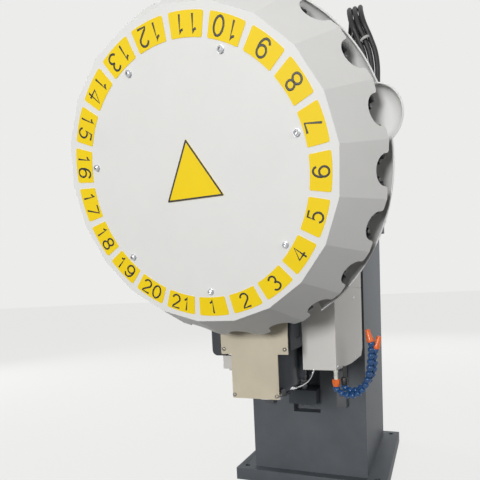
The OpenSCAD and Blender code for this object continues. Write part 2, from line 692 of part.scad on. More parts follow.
module z_motor_bracket() color([0.3, 0.32, 0.35]) disc_frame() difference() {
    union() {
        block(-lift_bracket_half, lift_bracket_half, screw_y - 70, box_y + box_l, column_top,
            column_top + lift_bracket_t);
        for (s = [-1, 1]) translate([s * (lift_bracket_half - lift_cheek_t / 2), 0, 0])
            block(-lift_cheek_t / 2, lift_cheek_t / 2, screw_y - 70, screw_y + 70, column_top, motor_seat_z);
        block(-lift_bracket_half, lift_bracket_half, screw_y - 70, screw_y + 70, motor_seat_z - lift_cheek_t,
            motor_seat_z);
    }
    translate([0, screw_y, column_top - 1]) cylinder(r = coupling_r + 8, h = motor_seat_z, $fn = 64);
}

module z_motor() color([0.12, 0.12, 0.13]) disc_frame() translate([0, screw_y, motor_seat_z]) {
    translate([-lift_motor_w / 2, -lift_motor_w / 2, 0]) cube([lift_motor_w, lift_motor_w, 16]);
    translate([0, 0, 15]) linear_extrude(lift_motor_l - 45)
        round_rect(lift_motor_w - 8, lift_motor_w - 8, 12);
    translate([0, 0, lift_motor_l - 31]) linear_extrude(31)
        round_rect(lift_motor_w - 20, lift_motor_w - 20, 14);
    translate([0, 0, screw_high + 8 - motor_seat_z])
        cylinder(r = motor_shaft_r, h = motor_seat_z - screw_high - 7, $fn = 48);
    translate([lift_motor_w / 2 - 5, -16, lift_motor_l - 66]) cube([26, 32, 30]);
}

module head_casting() color([0.24, 0.26, 0.29]) disc_frame() difference() {
    union() {
        translate([-head_half_w, 0, 0]) rotate([90, 0, 90]) linear_extrude(2 * head_half_w) polygon([
            [head_front, head_low], [head_front + 130, head_low], [head_back - 20, head_low + 70],
            [head_back - 20, head_high - 20], [head_front + 160, head_high], [head_front, head_high]]);
        block(-saddle_half_w, saddle_half_w, head_back - 22, head_back, -322, -38);
        for (s = [-1, 1], z = [-300, -60]) translate([s * (saddle_half_w + head_half_w) / 2, 0, z])
            rotate([90, 0, 90]) translate([0, 0, -(saddle_half_w - head_half_w) / 2])
                linear_extrude(saddle_half_w - head_half_w)
                    polygon([[head_back - 50, 0], [head_back - 20, -8],
                    [head_back - 20, 8]]);
    }
    translate([0, spindle_y, head_low - 1])
        cylinder(r = cartridge_r + pin_fit, h = head_high - head_low + 2, $fn = 96);
    for (s = [-1, 1]) translate([s * head_half_w, (head_front + 20 + side_front) / 2,
        (head_low + head_high) / 2])
        rotate([0, 90, 0]) translate([0, 0, -pocket_t]) linear_extrude(2 * pocket_t)
            round_rect(head_high - head_low - 50, side_front - head_front - 34, 12);
}

module front_plate() color([0.78, 0.74, 0.65]) disc_frame() difference() {
    translate([0, plate_back, 0]) rotate([90, 0, 0]) linear_extrude(plate_t) polygon([
        [-plate_half_w, plate_top_z], [plate_half_w, plate_top_z], [plate_half_w, plate_step_z],
        [plate_low_half_w, plate_step_z], [plate_low_half_w, plate_low_z], [-plate_low_half_w, plate_low_z],
        [-plate_low_half_w, plate_step_z], [-plate_half_w, plate_step_z]]);
    plate_screw_places() translate([0, 0, -20]) cylinder(r = screw_shank_r + 0.2, h = 40, $fn = 32);
}

module plate_screw_places() {
    for (s = [-1, 1], z = [plate_step_z + 12, plate_top_z - 14])
        translate([s * (plate_half_w - 7.5), plate_front, z])
        rotate([90, 0, 0]) children();
    for (s = [-1, 1]) translate([s * (plate_low_half_w - 5), plate_front, plate_low_z + 8])
        rotate([90, 0, 0]) children();
}

module head_screws() color([0.62, 0.62, 0.64]) disc_frame() {
    plate_screw_places() {
        button_screw(head_r - 0.7);
        translate([0, 0, -plate_t - 4]) cylinder(r = screw_shank_r, h = plate_t + 4.5, $fn = 32);
    }
    for (s = [-1, 1], z = [plate_step_z + 12, plate_top_z - 14])
        translate([s * (plate_half_w - 7.5), plate_back, z])
        rotate([-90, 0, 0]) cylinder(r = head_r, h = head_front - plate_back, $fn = 48);
    for (s = [-1, 1]) translate([s * (plate_low_half_w - 5), plate_back, plate_low_z + 8])
        rotate([-90, 0, 0]) cylinder(r = head_r, h = lug_front - plate_back, $fn = 48);
}

module side_cover() color([0.9, 0.89, 0.87]) disc_frame() difference() {
    translate([0, 0, side_low]) linear_extrude(side_high - side_low) polygon([[head_half_w, side_front],
        [side_x, side_front], [side_flare_x, side_back], [head_half_w, side_back]]);
    translate([head_half_w - 1, 0, 0]) rotate([90, 0, 90]) linear_extrude(side_flare_x) polygon([
        [side_front + 115, side_low - 1], [side_front + 115, side_low], [side_back - 12, side_low + 8],
        [side_back + 1, side_low + 30], [side_back + 1, side_low - 1]]);
    translate([0, 0, side_seam_z]) difference() {
        linear_extrude(side_seam) polygon([[head_half_w - 1, side_front - 1], [side_x + 2, side_front - 1],
            [side_flare_x + 2, side_back + 1], [head_half_w - 1, side_back + 1]]);
        translate([0, 0, -1]) linear_extrude(side_seam + 2) polygon([[head_half_w - 2, side_front + 1],
            [side_x - 1, side_front + 1], [side_flare_x - 1, side_back + 2],
            [head_half_w - 2, side_back + 2]]);
    }
}

module spindle_housing() color([0.17, 0.18, 0.2]) disc_frame() translate([0, spindle_y, 0]) difference() {
    union() {
        rotate_extrude($fn = 120)
            polygon([[0, nose_low_z], [nose_r + 22, nose_low_z], [nose_r + 26, nose_low_z + 4],
            [nose_r + 26, flange_low_z], [nose_flange_r - 2, flange_low_z], [nose_flange_r, flange_low_z + 2],
            [nose_flange_r, flange_top_z - 2], [nose_flange_r - 2, flange_top_z], [spindle_r, flange_top_z],
            [spindle_r, head_low], [cartridge_r, head_low], [cartridge_r, cartridge_top],
            [0, cartridge_top]]);
        for (s = [-1, 1]) translate([s * (plate_low_half_w - 5) - 7, lug_front - spindle_y, flange_low_z])
            cube([14, 24, flange_top_z - flange_low_z]);
    }
    translate([0, 0, flange_low_z])
        cylinder(r = spindle_shaft_r + pin_fit, h = cartridge_top - flange_low_z + 1, $fn = 96);
    translate([0, 0, nose_low_z - 1])
        cylinder(r = nose_r + pin_fit, h = flange_low_z - nose_low_z + 2, $fn = 96);
    for (a = [0 : 45 : 315]) rotate([0, 0, a + 22.5]) translate([nose_r + 38, 0, flange_low_z - 1])
        cylinder(r = 5.5, h = 9, $fn = 32);
}

module spindle_shaft() color([0.66, 0.67, 0.69]) disc_frame() translate([0, spindle_y, 0]) {
    difference() {
        rotate_extrude($fn = 96)
            polygon([[taper_r, nose_z], [nose_r, nose_z], [nose_r, flange_low_z + fit_gap],
            [spindle_shaft_r, flange_low_z + fit_gap], [spindle_shaft_r, spindle_top],
            [drawbar_r, spindle_top],
            [drawbar_r, nose_z + taper_depth + 60], [socket_end_r, nose_z + taper_depth + 60],
            [socket_end_r, nose_z + taper_depth]]);
        for (s = [-1, 1]) translate([s * 24 - 9, -8.2, nose_z - 1]) cube([18, 16.4, 7]);
    }
    for (s = [-1, 1]) translate([s * 24 - 7, -8, nose_z - 5]) cube([14, 16, 12]);
}

module spindle_motor() color([0.12, 0.12, 0.13]) disc_frame() translate([0, spindle_y, head_high]) {
    translate([-spindle_motor_w / 2, -spindle_motor_w / 2, 0]) cube([spindle_motor_w, spindle_motor_w, 18]);
    translate([0, 0, 17]) linear_extrude(spindle_motor_l - 47)
        round_rect(spindle_motor_w - 8, spindle_motor_w - 8, 12);
    translate([0, 0, spindle_motor_l - 31]) linear_extrude(31)
        round_rect(spindle_motor_w - 22, spindle_motor_w - 22, 16);
    translate([-spindle_motor_w / 2 - 18, -18, spindle_motor_l - 78]) cube([24, 36, 32]);
}

module swing_cams() color([0.6, 0.61, 0.63]) disc_frame() for (s = [-1, 1])
    translate([s * roller_x - 6, 0, 0]) rotate([90, 0, 90]) linear_extrude(12) difference() {
        polygon([[head_front, plate_top_z + 4], [head_front - 8, plate_top_z + 10],
            [head_front - 12, head_high + 30],
            [head_front - 9, head_high + 60], [head_front, head_high + 74]]);
        translate([head_front - 4.5, head_high - 12]) circle(2, $fn = 32);
    }

module valve_block() color([0.1, 0.1, 0.11]) disc_frame() translate([0, 330, 0]) rotate([90, 0, 0])
    linear_extrude(68) {
    polygon([[-head_half_w, -180], [-125, -180], [-125, -335], [-111, -349], [-head_half_w, -349]]);
    translate([-111, -335]) circle(14, $fn = 48);
}

module limit_switch() color([0.9, 0.9, 0.88]) disc_frame() {
    block(-96, -62, 262, 276, -381, -349);
    translate([-79, 269, -386]) cylinder(r = 5, h = 5, $fn = 32);
}

module aimed(d) rotate([0, acos(d[2] / norm(d)), atan2(d[1], d[0])]) children();

module ball_hose(route) {
    last = len(route) - 1;
    for (i = [0 : last]) translate(route[i]) aimed(route[min(i + 1, last)] - route[min(i, last - 1)]) {
        sphere(r = ball_r, $fn = 32);
        if (i < last) cylinder(r = neck_r, h = norm(route[i + 1] - route[i]), $fn = 32);
    }
}

module coolant_hoses() color([0.12, 0.3, 0.52]) disc_frame() {
    ball_hose(hose_a);
    ball_hose(hose_b);
}

module hose_nozzles() color([0.94, 0.4, 0.14]) disc_frame() for (k = [0, 1]) {
    route = k == 0 ? hose_a : hose_b;
    start = route[0];
    last = route[len(route) - 1];
    d = nozzle_aims[k];
    translate([start[0], start[1], side_low - 22]) cylinder(r = 4, h = 22, $fn = 32);
    translate([start[0], start[1], start[2] + ball_r - 0.4])
        cylinder(r = 9, h = side_low - 22 - start[2] - ball_r + 0.9, $fn = 6);
    translate(last + d / norm(d) * (ball_r - 0.2)) aimed(d)
        rotate_extrude($fn = 48) polygon([[0, 0], [7, 0], [7, 8], [4.6, 34], [0, 34]]);
}

module ball_nut() color([0.6, 0.61, 0.63]) disc_frame() difference() {
    union() {
        block(-38, 38, head_back, 650, nut_z, nut_z + 60);
        translate([0, screw_y, nut_z - 14]) cylinder(r = 22, h = 90, $fn = 64);
    }
    translate([0, screw_y, nut_z - 15]) cylinder(r = screw_r + pin_fit, h = 92, $fn = 64);
}

column_casting();
z_rails();
z_motor_bracket();
z_motor();
z_bearings();
turret_bracket();
pivot_shaft();
junction_box();
conduit_cables();
z_ballscrew();
z_coupling();
carriage_housing();
turret_motor();
rear_guard();
guard_brackets();
swing_rollers();
front_cover();
station_tags();
cover_screws();
sign_plate();
carrier_disc();
turret_shaft();
gripper_arms();
claw_pins();
claw_springs();
head_casting();
front_plate();
head_screws();
side_cover();
spindle_housing();
swing_cams();
limit_switch();
coolant_hoses();
hose_nozzles();
guide_blocks();
ball_nut();
spindle_motor();
spindle_shaft();
valve_block();
for (i = [1 : stations]) claw(i);
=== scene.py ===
# %% [markdown]
# # A turret tool changer in front of its spindle head
# The object is the part of a machining center that changes and drives its tools. A round turret holds
# twenty-one tools, a head behind it holds the spindle, and a column carries both. The solid model comes
# in as a fixed frame. Here every surface gets its finish, and the small things are added that a solid
# model leaves out: numbers, bolts, cable ties, soft edges on castings and bent sheet.

import json
import math

import bpy
from mathutils import Matrix, Vector

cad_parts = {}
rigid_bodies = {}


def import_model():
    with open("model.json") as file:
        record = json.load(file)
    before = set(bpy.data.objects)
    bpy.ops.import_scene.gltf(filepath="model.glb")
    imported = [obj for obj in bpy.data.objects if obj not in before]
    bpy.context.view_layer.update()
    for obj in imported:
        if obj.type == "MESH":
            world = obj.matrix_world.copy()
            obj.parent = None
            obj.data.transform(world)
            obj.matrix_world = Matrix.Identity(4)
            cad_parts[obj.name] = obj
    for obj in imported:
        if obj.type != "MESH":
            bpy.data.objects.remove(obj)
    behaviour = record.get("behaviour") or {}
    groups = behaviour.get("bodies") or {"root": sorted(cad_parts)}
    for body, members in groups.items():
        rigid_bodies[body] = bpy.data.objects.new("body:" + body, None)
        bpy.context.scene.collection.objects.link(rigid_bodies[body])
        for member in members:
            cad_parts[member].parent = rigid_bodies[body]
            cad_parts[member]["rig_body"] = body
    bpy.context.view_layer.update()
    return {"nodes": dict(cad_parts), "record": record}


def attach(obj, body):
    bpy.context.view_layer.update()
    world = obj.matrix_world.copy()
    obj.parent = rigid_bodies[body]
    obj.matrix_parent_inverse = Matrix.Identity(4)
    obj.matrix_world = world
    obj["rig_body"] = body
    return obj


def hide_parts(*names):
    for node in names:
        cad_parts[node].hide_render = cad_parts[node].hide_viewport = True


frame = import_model()
nodes = frame["nodes"]
bpy.ops.object.select_all(action="DESELECT")

# %% [markdown]
# ## Where things are
# The turret's axis leans, so that the lowest tool hangs upright. One matrix takes a flat drawing on the
# turret's face to its place in the room, and one more turn takes it to a station. All the numbers,
# screws and tags use these two, so nothing is placed by eye.

# %% The turret's own frame
MM = 0.001
STATIONS = 21
TILT = math.radians(13.2)
DISC = Vector((0, -860, 830)) * MM
FACE_CORNER_R, RIM_CORNER_R, COVER_DEPTH = 260 * MM, 324 * MM, 104 * MM
GUARD_R, GUARD_DEPTH, GUARD_T = 328 * MM, 130 * MM, 2 * MM
TURRET = Matrix.Translation(DISC) @ Matrix.Rotation(math.radians(90) + TILT, 4, "X")


def station(number):
    """The place of a station: X runs outward on the face and Z out of it."""
    turn = (number - 1) * math.tau / STATIONS - math.pi / 2
    return TURRET @ Matrix.Rotation(turn, 4, "Z")


def on_disc(x, y, z):
    """A point given in millimetres from the middle of the turret's face, along the room's axes."""
    return DISC + Vector((x, y, z)) * MM


print("lowest point of the face:", station(1) @ Vector((FACE_CORNER_R, 0, 0)))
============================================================
Repeat the span of lines that opens with the line holding "column_casting();" and closes with the line holding "cad_parts[member].parent = rigid_bodies[body]", exactly as it stands.

ANSWER IN FULL =
column_casting();
z_rails();
z_motor_bracket();
z_motor();
z_bearings();
turret_bracket();
pivot_shaft();
junction_box();
conduit_cables();
z_ballscrew();
z_coupling();
carriage_housing();
turret_motor();
rear_guard();
guard_brackets();
swing_rollers();
front_cover();
station_tags();
cover_screws();
sign_plate();
carrier_disc();
turret_shaft();
gripper_arms();
claw_pins();
claw_springs();
head_casting();
front_plate();
head_screws();
side_cover();
spindle_housing();
swing_cams();
limit_switch();
coolant_hoses();
hose_nozzles();
guide_blocks();
ball_nut();
spindle_motor();
spindle_shaft();
valve_block();
for (i = [1 : stations]) claw(i);
=== scene.py ===
# %% [markdown]
# # A turret tool changer in front of its spindle head
# The object is the part of a machining center that changes and drives its tools. A round turret holds
# twenty-one tools, a head behind it holds the spindle, and a column carries both. The solid model comes
# in as a fixed frame. Here every surface gets its finish, and the small things are added that a solid
# model leaves out: numbers, bolts, cable ties, soft edges on castings and bent sheet.

import json
import math

import bpy
from mathutils import Matrix, Vector

cad_parts = {}
rigid_bodies = {}


def import_model():
    with open("model.json") as file:
        record = json.load(file)
    before = set(bpy.data.objects)
    bpy.ops.import_scene.gltf(filepath="model.glb")
    imported = [obj for obj in bpy.data.objects if obj not in before]
    bpy.context.view_layer.update()
    for obj in imported:
        if obj.type == "MESH":
            world = obj.matrix_world.copy()
            obj.parent = None
            obj.data.transform(world)
            obj.matrix_world = Matrix.Identity(4)
            cad_parts[obj.name] = obj
    for obj in imported:
        if obj.type != "MESH":
            bpy.data.objects.remove(obj)
    behaviour = record.get("behaviour") or {}
    groups = behaviour.get("bodies") or {"root": sorted(cad_parts)}
    for body, members in groups.items():
        rigid_bodies[body] = bpy.data.objects.new("body:" + body, None)
        bpy.context.scene.collection.objects.link(rigid_bodies[body])
        for member in members:
            cad_parts[member].parent = rigid_bodies[body]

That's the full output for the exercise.